When the preview show ended, I was a mixed bag of emotions--I looked for something easier to toy with in my mind. I wanted to forget Nayagan and go back to liking my usual song and dance films, and the fights in them. I also wanted to go back to what was easier to like in terms of how I’ve always seen a 'hero' on screen. Velu Nayakar was not likeable in the conventional sense--he was the most intimidating man I had ever seen up until then.

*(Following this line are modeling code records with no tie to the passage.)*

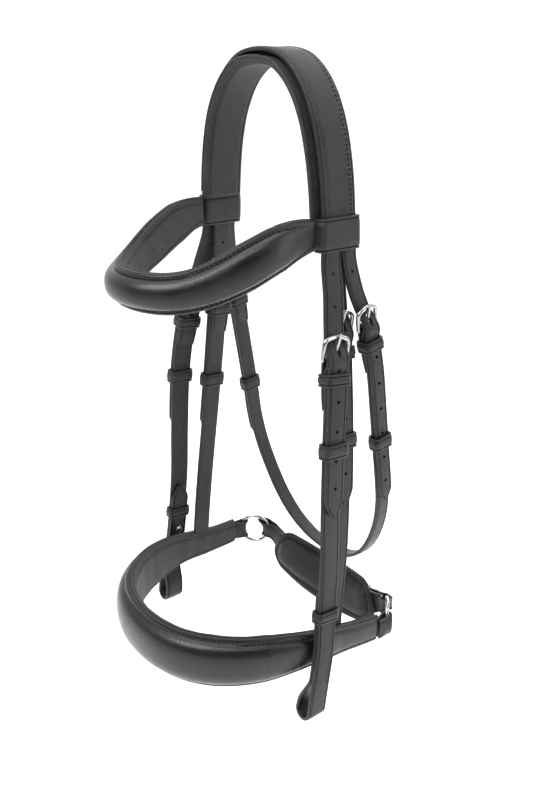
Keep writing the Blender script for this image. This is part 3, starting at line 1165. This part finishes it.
def studio():
    """A floor that turns up through a quarter circle into a back wall, square to the camera's view."""
    back = -unit(towards * [1, 1, 0])
    side = np.cross(back, Z_AXIS)
    bend = np.radians(np.linspace(0, 90, 13))
    run = np.concatenate([[-FLOOR_HALF, 0, 700], WALL_FOOT + WALL_BEND * np.sin(bend), [2200, 2200]])
    rise = np.concatenate([[0, 0, 0], WALL_BEND - WALL_BEND * np.cos(bend), [1800, 4200]]) + FLOOR_Z
    across = np.linspace(-FLOOR_HALF, FLOOR_HALF, 9)
    points = (back * run[:, None, None] + Z_AXIS * rise[:, None, None] + side * across[None, :, None]).reshape(-1, 3)
    mesh = bpy.data.meshes.new("studio")
    mesh.from_pydata((points * MM).tolist(), [], grid_faces(len(run), 9, closed_cols=False)[:, ::-1].tolist())
    mesh.polygons.foreach_set("use_smooth", np.ones(len(mesh.polygons), bool))
    mesh.materials.append(room_material())
    room = bpy.data.objects.new("studio", mesh)
    bpy.context.scene.collection.objects.link(room)


studio()


def soft_light(name, place, wide, tall, power):
    """A rectangular light that faces the bridle's middle."""
    light = bpy.data.lights.new(name, "AREA")
    light.shape, light.size, light.size_y, light.energy = "RECTANGLE", wide, tall, power
    lamp = bpy.data.objects.new(name, light)
    lamp.location = place * MM
    lamp.rotation_euler = Vector((TARGET - place).tolist()).to_track_quat("-Z", "Y").to_euler()
    bpy.context.scene.collection.objects.link(lamp)


right = unit(np.cross(-towards, Z_AXIS))
# Each light: how far towards the viewer, to the right and up; its width and height in metres; its watts
for name, near, sideways, up, wide, tall, power in (
        ("key light", 900, -900, 900, 0.9, 0.9, 24),
        ("side light", 500, 1300, 300, 0.5, 1.5, 7),
        ("strip light", 700, -350, 1100, 1.3, 0.16, 9),
        ("top light", -200, 0, 1500, 1.3, 0.9, 9),
        ("back light", -900, 700, 700, 0.9, 0.9, 7)):
    soft_light(name, TARGET + towards * near + right * sideways + Z_AXIS * up, wide, tall, power)

world = bpy.data.worlds.new("white room")
world.use_nodes = True
sky = world.node_tree
facing = node(sky, "ShaderNodeVectorMath", operation="DOT_PRODUCT")
facing.inputs[1].default_value = (towards * [1, 1, 0.2]).tolist()
sky.links.new(node(sky, "ShaderNodeTexCoord").outputs["Generated"], facing.inputs[0])
dusk = ramp(sky, facing.outputs["Value"], -0.1, 0.6, 0.0, 1.0)
sky.links.new(blend_colour(sky, dusk, (1.0, 1.0, 1.0), (0.22, 0.22, 0.225)), sky.nodes["Background"].inputs["Color"])
sky.nodes["Background"].inputs["Strength"].default_value = 0.85
bpy.context.scene.world = world
bpy.context.scene.view_settings.view_transform = "Standard"

camera = bpy.data.cameras.new("camera")
camera.lens, camera.sensor_width, camera.sensor_fit, camera.shift_x = 38.57, 36.0, "AUTO", 0.00375
camera.clip_start, camera.clip_end = 0.01, 50
viewer = bpy.data.objects.new("camera", camera)
viewer.location = (TARGET + towards * VIEW_FAR) * MM
viewer.rotation_euler = Vector((-towards).tolist()).to_track_quat("-Z", "Y").to_euler()
bpy.context.scene.collection.objects.link(viewer)
bpy.context.scene.camera = viewer
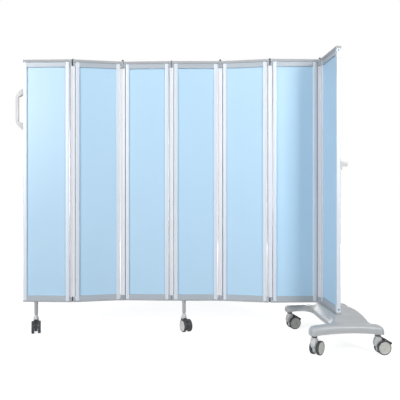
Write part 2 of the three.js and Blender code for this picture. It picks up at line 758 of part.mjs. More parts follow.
function legAssembly(leaf, name, turn) {
  const group = new THREE.Group();
  group.name = `swivel_${name}`;
  group.position.set(legPlace(leaf), 0, 0);
  group.add(legTube(`${name}_tube`));
  const caster = new THREE.Group();
  caster.position.z = -floorGap;
  caster.rotation.z = radians(turn);
  const stemTop = legHousingTop + legStemLength;
  caster.add(casterBody(`${name}_caster_body`, legHousingTop, stemTop, 0, casterBlack()));
  caster.add(wheelPair(`${name}_wheels`, casterBlack()));
  group.add(caster);
  return group;
}

function leafAssembly(leaf) {
  const ends = leafEnds(leaf);
  const group = new THREE.Group();
  group.name = `leaf_${leaf}`;
  const left = stile(`leaf_${leaf}_left_stile`);
  left.position.x = ends.stileLeft;
  const isLast = leaf === leafCount;
  const right = isLast ? frontStile() : stile(`leaf_${leaf}_right_stile`);
  right.position.x = ends.stileRight;
  right.rotation.z = isLast ? 0 : Math.PI;
  group.add(left, right, rail(leaf, true), rail(leaf, false), sheet(leaf));
  if (leaf > 1) {
    group.add(hingeStrip(leaf - 1));
  }
  if (leaf === 1) {
    group.add(handle(), legAssembly(leaf, 'outer_leg', outerLegTurn));
  }
  if (leaf === middleLegLeaf) {
    group.add(legAssembly(leaf, 'middle_leg', middleLegTurn));
  }
  return group;
}

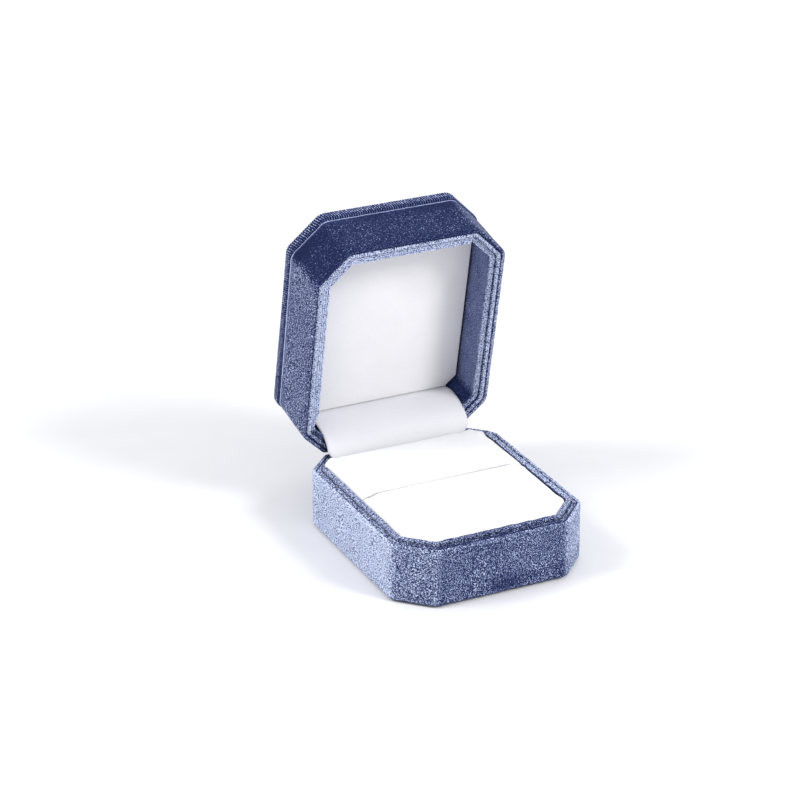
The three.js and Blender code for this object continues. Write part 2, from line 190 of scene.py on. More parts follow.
def when_open(y, z):
    """Where a point of the shut lid lies when the lid is open, in millimetres."""
    across, up = y - HINGE_Y, z - HINGE_Z
    cosine, sine = math.cos(OPEN_ANGLE), math.sin(OPEN_ANGLE)
    return HINGE_Y + across * cosine + up * sine, HINGE_Z - across * sine + up * cosine


NOISE_WAVES = 10


def smooth_noise(points, size, seed):
    """Smooth noise around 0, mostly from -1 to 1, at 3-D points, with waves of about the given size."""
    random = np.random.default_rng(seed)
    total = np.zeros(len(points))
    for _ in range(NOISE_WAVES):
        direction = random.normal(size=3)
        direction /= np.linalg.norm(direction)
        length = size * random.uniform(0.7, 1.6)
        phase = random.uniform(0, 2 * math.pi)
        total += np.sin(points @ direction * (2 * math.pi / length) + phase)
    return total / math.sqrt(NOISE_WAVES)


def smoothstep(low, high, values):
    """Rises smoothly from 0 at low to 1 at high."""
    t = np.clip((np.asarray(values, float) - low) / (high - low), 0, 1)
    return t * t * (3 - 2 * t)


def attribute(made, name, values):
    """Stores one number for each point of a mesh, which a material can read."""
    layer = made.data.attributes.new(name, "FLOAT", "POINT")
    layer.data.foreach_set("value", np.asarray(values, np.float32))


def shade_points(made, shades):
    """Stores each of the named shades on a mesh."""
    for name, values in shades.items():
        attribute(made, name, values)


# ---- The box outline and shapes swept round it ----

def outline_path(inset, radius, step):
    """The chamfered outline moved in by inset: points, outward normals, distances run and whole length."""
    x = WIDTH / 2 - inset
    y = DEPTH / 2 - inset
    leg = CHAMFER - (2 - math.sqrt(2)) * inset
    corners = np.array([
        (x, leg - y), (x, y - leg), (x - leg, y), (leg - x, y),
        (-x, y - leg), (-x, leg - y), (leg - x, -y), (x - leg, -y),
    ])
    reach = radius * math.tan(math.pi / 8)
    points, normals = [], []
    for i, corner in enumerate(corners):
        after = corners[(i + 1) % len(corners)]
        along = (after - corner) / np.linalg.norm(after - corner)
        outward = np.array([along[1], -along[0]])
        start, end = corner + along * reach, after - along * reach
        count = max(2, round(np.linalg.norm(end - start) / step))
        for k in range(count):
            points.append(start + (end - start) * k / count)
            normals.append(outward)
        centre = end - outward * radius
        turns = max(3, round(radius * math.pi / 4 / step) + 2)
        first = math.atan2(outward[1], outward[0])
        for k in range(turns):
            angle = first + math.pi / 4 * k / turns
            normal = np.array([math.cos(angle), math.sin(angle)])
            points.append(centre + normal * radius)
            normals.append(normal)
    points, normals = np.array(points), np.array(normals)
    steps = np.linalg.norm(np.roll(points, -1, axis=0) - points, axis=1)
    return points, normals, np.concatenate([[0], np.cumsum(steps)[:-1]]), steps.sum()


def sweep(name, points, normals, profile, deform, closed=True):
    """Carries a closed profile of (inset from the path, height) along a path of points and outward normals.

    deform(grid, normals, columns) moves the points before the mesh is made. columns says which point of the
    profile each one comes from.
    """
    rows, columns = len(points), len(profile)
    inset = np.array([p[0] for p in profile])
    height = np.array([p[1] for p in profile])
    flat = points[:, None, :] - normals[:, None, :] * inset[None, :, None]
    tall = np.broadcast_to(height[None, :, None], (rows, columns, 1))
    grid = np.concatenate([flat, tall], axis=2).reshape(-1, 3)
    grid = deform(grid, np.repeat(normals, columns, axis=0), np.tile(np.arange(columns), rows))
    faces = []
    for i in range(rows if closed else rows - 1):
        j = (i + 1) % rows
        for a in range(columns):
            b = (a + 1) % columns
            faces.append((i * columns + a, j * columns + a, j * columns + b, i * columns + b))
    if not closed:
        faces.append(tuple(range(columns)))
        faces.append(tuple((rows - 1) * columns + a for a in reversed(range(columns))))
    return mesh_object(name, grid, faces)


def arc(centre, radius, first, last, count):
    """Points of a circular arc in a profile, with angles in degrees."""
    angles = np.radians(np.linspace(first, last, count))
    return [(centre[0] + radius * math.cos(a), centre[1] + radius * math.sin(a)) for a in angles]


def line(start, end, count):
    """Points along a straight stretch of a profile, without its last point."""
    return [(start[0] + (end[0] - start[0]) * k / count, start[1] + (end[1] - start[1]) * k / count)
            for k in range(count)]


# ---- Velvet covers of the walls ----

FOOT_FOLD = 2.6
FOOT_FOLD_THICK = 0.55
FOOT_ROUNDING = 0.6
COVER_INSIDE = 0.62
RIM_ROUNDING = 0.55
RIM_GROOVE_INSETS = (1.05, 1.13)
RIM_GROOVE_DEPTH = 0.62
RIDGES_START = 1.19
RIDGES_HALF_WIDTH = 0.47
RIM_THICK = 0.95
TURN_OUTSIDE = 1.8
TURN_INSIDE = 2.3
TURN_DEPTH = 4.0
TURN_FOLD = 0.4
TURN_STARTS = 1.15


def rim_ridges(height, ridges):
    """Rolled ridges side by side on a rim, with a groove between each two."""
    radius = RIDGES_HALF_WIDTH / ridges
    rows = []
    for k in range(ridges):
        centre = (RIDGES_START + radius * (2 * k + 1), height - radius)
        rows += [(*point, 0.0, 0.0) for point in arc(centre, radius, 160, 20, 7)]
        if k < ridges - 1:
            rows.append((RIDGES_START + radius * (2 * k + 2), height - 1.2 * radius, 0.0, 1.0))
    return rows


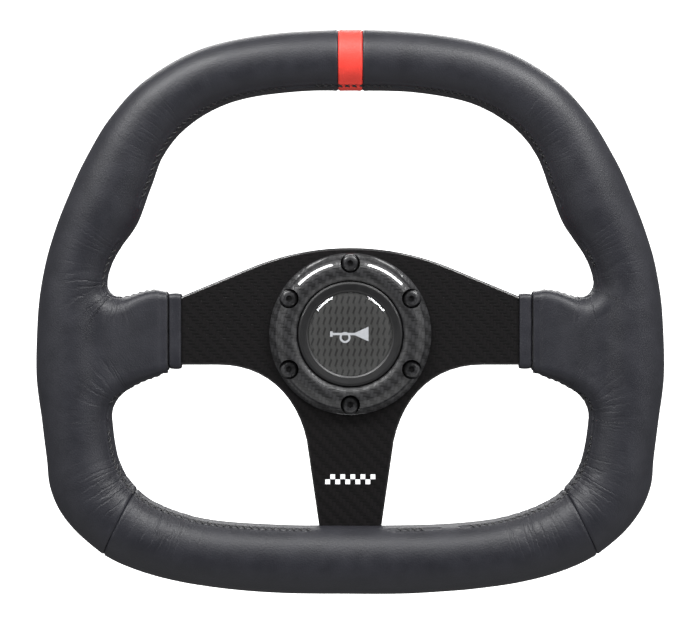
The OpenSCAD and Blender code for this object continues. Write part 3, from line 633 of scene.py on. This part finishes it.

Here was a guy beaten to pulp by a rogue cop, covered in blood, but one who displayed both restraint and power when he says, “Naan adichcha nee sethruva.” And indeed, he keeps up his warning to the erring cop, as much as he keeps up his word right through--be it to Selvam or Neela or the people in his city who go to him for help. Kamal Haasan played Nayagan albeit as a tribute to Brando, but this role is a mix of Brando’s Vito Corleone, Pacino’s Michael and a hat-tip to De Niro’s portrayal of the younger Vito in The Godfather 2. It’s been 33 years since Nayagan released and this is one performance which remains unmatched by any actor across Indian cinema, where the entire life span of a character stands testimony to an actor’s repertoire. Nayagan and Kamal Haasan are inseparable as proof of what magic a synergy of direction and acting can bring to the movie marquee.

As much as Brando made the lines written by Mario Puzo and Coppola, his own, when he delivered them in his method, Kamal Haasan brought his persona and strength of language to the actions and words and of writer Balakumaran and Mani Ratnam. The fact that there is one Nayagan which stands as tall as three parts of The Godfather is proof enough of how much talent there is in Indian cinema that can be put out to the world. Hence, it was no wonder to me when Nayagan was chosen along with The Godfather by the Time Magazine in its 100 Greatest Films of All Time.

Mani Ratnam and Kamal Haasan have taken their own trajectories ever since and have outshone their joint cinematic victory with their varied films thereafter, but Nayagan remains that 'constant' in both their careers. Mani Ratnam always acknowledges the contributions made by Haasan to this film, in which he went beyond the purview of lead actor, and Haasan never fails to mention the focus and sharpness with which Mani Ratnam went about his work... a camaraderie which perhaps began in Hassan’s Eldams Road residence where many a movie would be seen, discussed and debated upon by directors, writers and cinematographers with Kamal Haasan being the star-actor who would lend his growing gravitas to their dreams.

Rudraiyah’s Aval Appadithaan was one such dream. So was Mahendran’s Mullum Malarum, which didn’t star Haasan, but which happened because he gave Mahendran the necessary and timely help to begin and complete the movie, which has my favourite version of Rajinikanth till date.

There are days when I think of the way Brando succumbs to the bullet midway through the movie and the way he dies pre-climax. The focus in both scenes is not on his face as much as it is on his whole body, and yet, your heart cries on losing the man. I catch myself quickly thinking of the way Kamal Haasan brings in the same heart-wringing reaction in me when he meets his daughter, now the good inspector’s wife (the reaction is now a popular gif). When he replies to his grandson who asks him, “Neenga nallavaraa kettavara?” and he says with a broken voice “theriliye paa”... his countenance appeals to your goodness, asking for atonement for his sins which he’s committed while protecting you. Don Vito Corleone and Velu Nayakar are those bad guys who appeal to our goodness, villains from another perspective (the daughter's in Nayagan’s case and therein, lies Maniratnam’s deft storytelling in making us root for him even more, for he is about to be felled by his own violence), and yet, we remain standing atop our chairs, clapping for them, decades after we first set eyes on them on screen.